Today: Barney Frank frightens credit card companies and Dick Cheney terrifies the rest of us.
Rachel decided to go ahead and spike everybody’s blood pressure straightaway and led off with the news that the Senate Armed Services Committee’s report on military-run prisons showed a startling similarity to the unprecedented torture methods that suddenly came into play in CIA-run prisons during the Bush administration.
Since the two organizations have completely different chains of command, you can probably guess where the remarkable likeness in “enhanced interrogation” styles originated: Skippy from the White House mailroom, and he says he’s sorry.

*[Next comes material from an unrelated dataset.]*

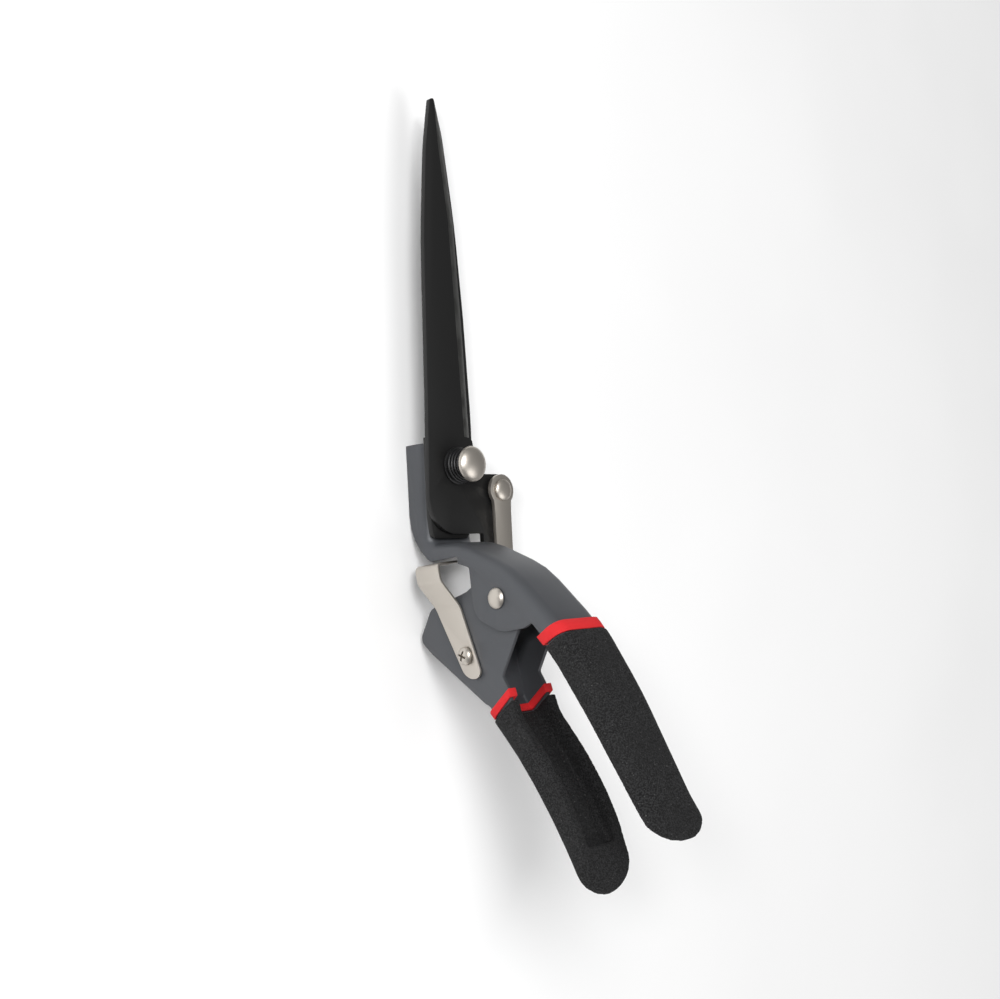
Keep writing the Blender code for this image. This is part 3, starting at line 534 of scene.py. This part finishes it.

Ron Suskind, Pulitzer Prize winner and Author of The One Percent Doctrine, joined Rachel to connect the dots into an even more upsetting and infuriating picture than you may have expected. (I’m finding myself using words for rage and sadness next to each other a lot over the torture revelations, and I’m realizing that regular English may not cut it anymore. We’re going to have to start making Lewis Carroll portmanteau words.)
Anyway, you really should watch the clip, even though it’s upfurietting.
One More Thing:
On Tuesday night’s broadcast, Philip Zelikow said the White House tried to suppress his memo saying that our torture program was torture, and probably not legal.
Spencer Ackerman of the Washington Independent has filed a Freedom of Information Act request for the memo, and Rachel added a personal plea to Hillary Clinton and her staff to release it.
If you watched her face carefully, Rachel was also making a silent plea for Hillary Clinton to release her bad-ass foreign policy overcoat.
In a 2005 torture memo, Department of Justice official Steven Bradbury cited Professor James Horne’s Why We Sleep as proof that extended sleep deprivation does not cause real harm.
Professor Horne, endepragessed at the revelations, begs to differ.
Rachel also reported that the Detroit Lions lost every single game last season. The solution? Graphic design! Specifically, a new, scarier logo.
Also, their new name is the Detroit Angry Robot Lions.
Just in case you weren’t miserincenshamed enough about our government’s systematic torture program, Rachel informed us that Bush officials designed it around tactics from the army’s SERE program.
The SERE program was established to help soldiers withstand torture, and derives from Korean War tactics used by the Chinese to extract false confessions for propaganda.
In other words, the mysterious “great information” Dick Cheney has been touting on the news came from interrogation techniques that Bush administration officials knew from the very start could be used to get people to say absolutely anything.
What a monstrassterhole.
Colonel Steven Kleinman, a former military interrogator, joined Rachel to drive home the point that, no, you don’t get good information by using bad tactics.
Guilty as Charged
Credit card companies had a great eight-year ride during which they sent explorers to other dimensions to find numbers high enough to accommodate their new interest rates. But they may have just pulled into the Truck Stop of Regulatory Consequences.
The House Financial Services Committee approved the “credit cardholder’s bill of rights” on Wednesday. Representative Barney Frank (D – Massachusetts), chair of the House Financial Services Committee and perhaps my favorite curmudgeon in the whole wide world, dropped in to announce a new era of consumer protection.
He seems to be looking forward to hanging a few power ties on his wall.
Dick Cheney has reared up out of the box of his native soil to go on television again, this time to voice his deep and lifelong hatred of deficits.
After an exhilaratingly mean imitation of Cheney’s sulphurous wheeze, Rachel welcomed (and congratulated) Washington Post columnist and Pulitzer Prize winner Eugene Robinson. Robinson’s shirt was sparkling, so I’m guessing that year’s supply of detergent is working out for him.
He and Rachel chatted about how thrilled Republicans must be that their two most prominent public faces are Cheney and Newt Gingrich, two guys who always look like they’ve just taken Toto away in a basket.
Kent reported that Michael Phelps has been dating highly principled Miss USA also-ran Carrie Prejean, who has been using her principle of sportsmanship to whine that the only reason she didn’t win is because of The Gays.
For crying out loud, Phelps, are you high?